- [TASK TO COMPLETE] The lines to reproduce run from the first one through the line containing "TOP_STEPS = 64". Reproduce them exactly.

- [DATA BLOCK]
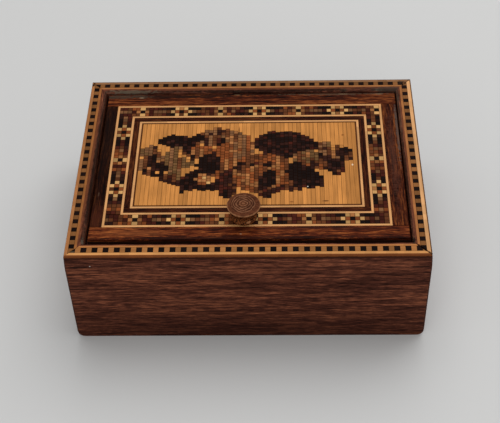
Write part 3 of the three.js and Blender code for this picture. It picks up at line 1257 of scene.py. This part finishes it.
# Points of the button's flat top from its edge to its middle
TOP_STEPS = 64


def knob_finish(low, high):
    """Turned wood: thin uneven rings a little off the middle, a redder heart, a pale edge that is partly worn
    and partly a painted highlight on the rounded rim, and painted shade under the button with flecks of worn
    wood.
    """
    finish = Finish("turned_rosewood", "X")
    woods = colours()
    tree = finish.tree
    middle = (low + high) / 2 / MM
    reach = (high.x - low.x) / 2 / MM
    top = high.z / MM
    around = vector_math(tree, "SUBTRACT", finish.mm, (middle.x, middle.y, 0))
    flat = vector_math(tree, "MULTIPLY", around, (1, 1, 0))
    radius = vector_math(tree, "LENGTH", flat)
    off_middle = vector_math(tree, "SUBTRACT", flat, (-0.2, 0.35, 0))
    ring_radius = vector_math(tree, "LENGTH", off_middle)
    wobble = stretched_noise(tree, finish.mm, (0.5, 0.5, 0.5), 2.0)
    cloud = stretched_noise(tree, finish.mm, (0.9, 0.9, 0.9))
    fleck = stretched_noise(tree, finish.mm, (2.6, 2.6, 2.6), 2.0)
    ringed = math_node(tree, "MULTIPLY_ADD", wobble, 1.3, ring_radius)
    turns = math_node(tree, "MULTIPLY", ringed, math.tau * MM / sizes().ring_pitch)
    wave = math_node(tree, "SINE", turns)
    inner = remap(tree, ring_radius, reach * sizes().ringed, reach * sizes().ringed - 0.5)
    lit = remap(tree, wave, 0.0, 0.9)
    lit = math_node(tree, "MULTIPLY", lit, remap(tree, cloud, 0.34, 0.58, 0.2, 1.0))
    lit = math_node(tree, "MULTIPLY", lit, inner)
    base = mix_colour(tree, remap(tree, cloud, 0.35, 0.65), woods.turned, woods.turned_red)
    heart = remap(tree, ring_radius, 1.6, 0.7, 0.0, 0.75)
    base = mix_colour(tree, heart, base, woods.turned_heart)
    base = mix_colour(tree, lit, base, woods.turned_light)
    groove = math_node(tree, "MULTIPLY", remap(tree, wave, -0.3, -0.9, 0.0, 0.75), inner)
    base = mix_colour(tree, groove, base, shade(woods.turned, 0.4))
    base = mix_colour(tree, remap(tree, fleck, 0.57, 0.68, 0.0, 0.7), base, shade(woods.turned, 0.5))
    # Pale edge round the button: partly worn wood, partly a painted highlight on the rounded rim
    pale = remap(tree, radius, reach - 0.32, reach - 0.1)
    pale = math_node(tree, "MULTIPLY", pale, remap(tree, cloud, 0.38, 0.55, 0.4, 0.9))
    base = mix_colour(tree, pale, base, woods.turned_edge)
    # Under the button the wood is painted dark as painted shade, with flecks of worn wood
    level = add_node(tree, "ShaderNodeSeparateXYZ", {0: finish.mm}).outputs["Z"]
    below = remap(tree, level, top - 0.25, top - 0.55)
    worn = remap(tree, fleck, 0.42, 0.60)
    worn = mix_colour(tree, worn, shade(woods.turned, 0.4), woods.turned_worn)
    base = mix_colour(tree, below, base, worn)
    chip_place = (middle.x + 1.5, middle.y - 3.4, low.z / MM + 1.2)
    chip = mark(chip_place, (1.1, 1.0, 0.3), (186, 130, 88), 0.8, 0.3)
    return finish.connect(finish.smudges(base, [chip]), wave, 0.04)


def arc(middle_r, middle_z, radius, start, end, steps):
    """Points of a turned profile along an arc, from one angle to another in degrees."""
    for step in range(steps + 1):
        angle = math.radians(start + (end - start) * step / steps)
        yield Vector((middle_r + radius * math.cos(angle), 0, middle_z + radius * math.sin(angle)))


def knob_profile(height, top_radius):
    """Half of the knob's section: foot with a bead, hollow neck, button, and its ringed flat top."""
    foot = top_radius * sizes().knob_foot
    neck = top_radius * sizes().knob_neck
    bead = sizes().knob_bead
    rim = sizes().knob_rim
    hollow = height * NECK_HOLLOW
    points = [
        Vector((0, 0, 0)),
        Vector((foot - bead, 0, 0)),
        *arc(foot - bead, bead, bead, -60, 60, 8),
        Vector((neck, 0, height * NECK_HEIGHT - bead)),
        *arc(neck + hollow, height * NECK_HEIGHT, hollow, 180, 100, 8),
        *arc(top_radius - rim, height - rim, rim, -70, 90, 10),
    ]
    ringed = top_radius * sizes().ringed
    for step in range(1, TOP_STEPS):
        radius = (top_radius - rim) * (1 - step / TOP_STEPS)
        groove = 0.0
        if radius < ringed:
            groove = 0.5 - 0.5 * math.cos(math.tau * (ringed - radius) / sizes().ring_pitch)
        points.append(Vector((radius, 0, height - sizes().ring_depth * groove)))
    return points + [Vector((0, 0, height))]


class TRINKET_OT_knob(Operator):
    """Turned knob with a flat ringed button"""
    bl_idname = "trinket.knob"
    bl_label = "Knob"

    def execute(self, context):
        low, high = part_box("knob")
        middle = (low + high) / 2
        bm = bmesh.new()
        verts = [bm.verts.new(point) for point in knob_profile(high.z - low.z, (high.x - low.x) / 2)]
        edges = [bm.edges.new(pair) for pair in zip(verts, verts[1:])]
        bmesh.ops.spin(
            bm, geom=verts + edges, cent=(0, 0, 0), axis=(0, 0, 1), dvec=(0, 0, 0),
            angle=math.tau, steps=sizes().turning_steps, use_merge=True)
        bmesh.ops.remove_doubles(bm, verts=bm.verts, dist=TOUCHING)
        bmesh.ops.recalc_face_normals(bm, faces=bm.faces)
        bmesh.ops.translate(bm, verts=bm.verts, vec=(middle.x, middle.y, low.z))
        finish_piece(
            bm, "turned_knob", ["knob"], knob_finish(low, high), smooth=True)
        return {"FINISHED"}


class TRINKET_OT_plain_boards(Operator):
    """Plain wood of the bottom board and of the board under the lid"""
    bl_idname = "trinket.plain_boards"
    bl_label = "Plain Boards"

    def execute(self, context):
        # The board under the lid takes the darkened colour that stands partly for the shade in the gap round
        # the lid
        for node, wood in (("base_board", colours().carcass), ("lid_board", colours().stained_and_shaded_lid_core)):
            finish = Finish(f"{node}_wood", "X", (5, 9, 2), 0.65)
            fine = finish.group("fine_grain", Vector=finish.grain, Strength=0.35)
            base = brighten(finish.tree, wood, fine["Brightness"])
            material = finish.connect(base, fine["Height"], 0.04)
            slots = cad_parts[node].data.materials
            slots.clear()
            slots.append(material)
        return {"FINISHED"}


# Stage

FLOOR_HALF = 1.5
# Size and place of each soft light, and the point near the box that they all face
KEY_LIGHT = ((0.9, 0.9), (0.16, 0.32, 0.8))
FILL_LIGHT = ((0.8, 0.4), (-0.1, -0.7, 0.45))
LIT_POINT = (0, 0, 0.02)


def area_light(name, power, size, place):
    light = bpy.data.lights.new(name, "AREA")
    light.shape = "RECTANGLE"
    light.size, light.size_y = size
    light.energy = power
    lamp = bpy.data.objects.new(name, light)
    lamp.location = place
    lamp.rotation_euler = (Vector(LIT_POINT) - Vector(place)).to_track_quat("-Z", "Y").to_euler()
    bpy.context.scene.collection.objects.link(lamp)


class TRINKET_OT_stage(Operator):
    """Plain pale floor, soft light and the camera"""
    bl_idname = "trinket.stage"
    bl_label = "Stage"

    def execute(self, context):
        settings = context.scene.trinket_stage
        scene = context.scene
        scene.view_settings.view_transform = "Standard"

        bm = bmesh.new()
        bmesh.ops.create_grid(bm, x_segments=1, y_segments=1, size=FLOOR_HALF)
        mesh = bpy.data.meshes.new("floor")
        bm.to_mesh(mesh)
        bm.free()
        floor = bpy.data.objects.new("floor", mesh)
        scene.collection.objects.link(floor)
        paper = bpy.data.materials.new("pale_floor")
        paper.use_nodes = True
        shader = paper.node_tree.nodes["Principled BSDF"]
        shader.inputs["Base Color"].default_value = (*colours().floor, 1)
        shader.inputs["Roughness"].default_value = 0.6
        mesh.materials.append(paper)

        world = bpy.data.worlds.new("soft_light")
        world.use_nodes = True
        background = world.node_tree.nodes["Background"]
        background.inputs["Color"].default_value = (1, 1, 1, 1)
        background.inputs["Strength"].default_value = settings.world_light
        scene.world = world
        area_light("key", settings.key_light, *KEY_LIGHT)
        area_light("fill", settings.fill_light, *FILL_LIGHT)

        camera_data = bpy.data.cameras.new("camera")
        camera_data.lens = settings.lens
        camera_data.sensor_width = 36
        camera_data.clip_start = 0.01
        camera = bpy.data.objects.new("camera", camera_data)
        camera.location = settings.camera_place
        camera.rotation_euler = Euler(settings.camera_turn)
        scene.collection.objects.link(camera)
        scene.camera = camera
        return {"FINISHED"}


SETTINGS = {
    "trinket_sizes": TrinketSizes,
    "trinket_colours": TrinketColours,
    "trinket_stage": TrinketStage,
}
PIECES = (
    TRINKET_OT_walls,
    TRINKET_OT_edge_banding,
    TRINKET_OT_lid_border,
    TRINKET_OT_stringing,
    TRINKET_OT_dark_strips,
    TRINKET_OT_mosaic_bands,
    TRINKET_OT_picture,
    TRINKET_OT_knob,
    TRINKET_OT_plain_boards,
    TRINKET_OT_stage,
)


class TRINKET_PT_sidebar(Panel):
    """Lists the pieces of the box and their sizes and colours."""
    bl_idname = "TRINKET_PT_sidebar"
    bl_label = "Trinket Box"
    bl_space_type = "VIEW_3D"
    bl_region_type = "UI"
    bl_category = "Trinket Box"

    def draw(self, context):
        for piece in PIECES:
            self.layout.operator(piece.bl_idname)
        for group in SETTINGS:
            settings = getattr(context.scene, group)
            box = self.layout.box()
            for name in settings.__annotations__:
                box.prop(settings, name)


CLASSES = (*SETTINGS.values(), *PIECES, TRINKET_PT_sidebar)


def register():
    for item in CLASSES:
        bpy.utils.register_class(item)
    for group, kind in SETTINGS.items():
        setattr(bpy.types.Scene, group, PointerProperty(type=kind))


def unregister():
    for group in SETTINGS:
        delattr(bpy.types.Scene, group)
    for item in reversed(CLASSES):
        bpy.utils.unregister_class(item)


def main():
    register()
    bpy.ops.trinket.walls()
    bpy.ops.trinket.edge_banding()
    bpy.ops.trinket.lid_border()
    bpy.ops.trinket.stringing()
    bpy.ops.trinket.dark_strips()
    bpy.ops.trinket.mosaic_bands()
    bpy.ops.trinket.picture()
    bpy.ops.trinket.knob()
    bpy.ops.trinket.plain_boards()
    bpy.ops.trinket.stage()


if __name__ == "__main__":
    main()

- [RESULT BELOW]
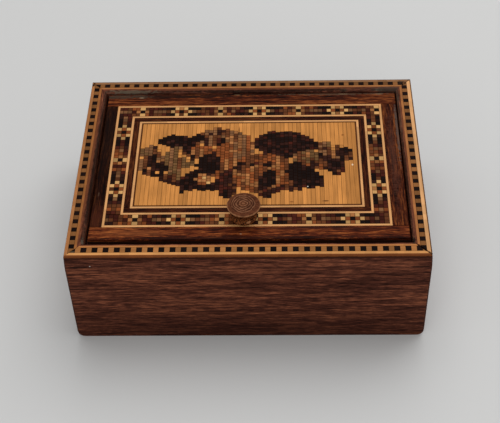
Write part 3 of the three.js and Blender code for this picture. It picks up at line 1257 of scene.py. This part finishes it.
# Points of the button's flat top from its edge to its middle
TOP_STEPS = 64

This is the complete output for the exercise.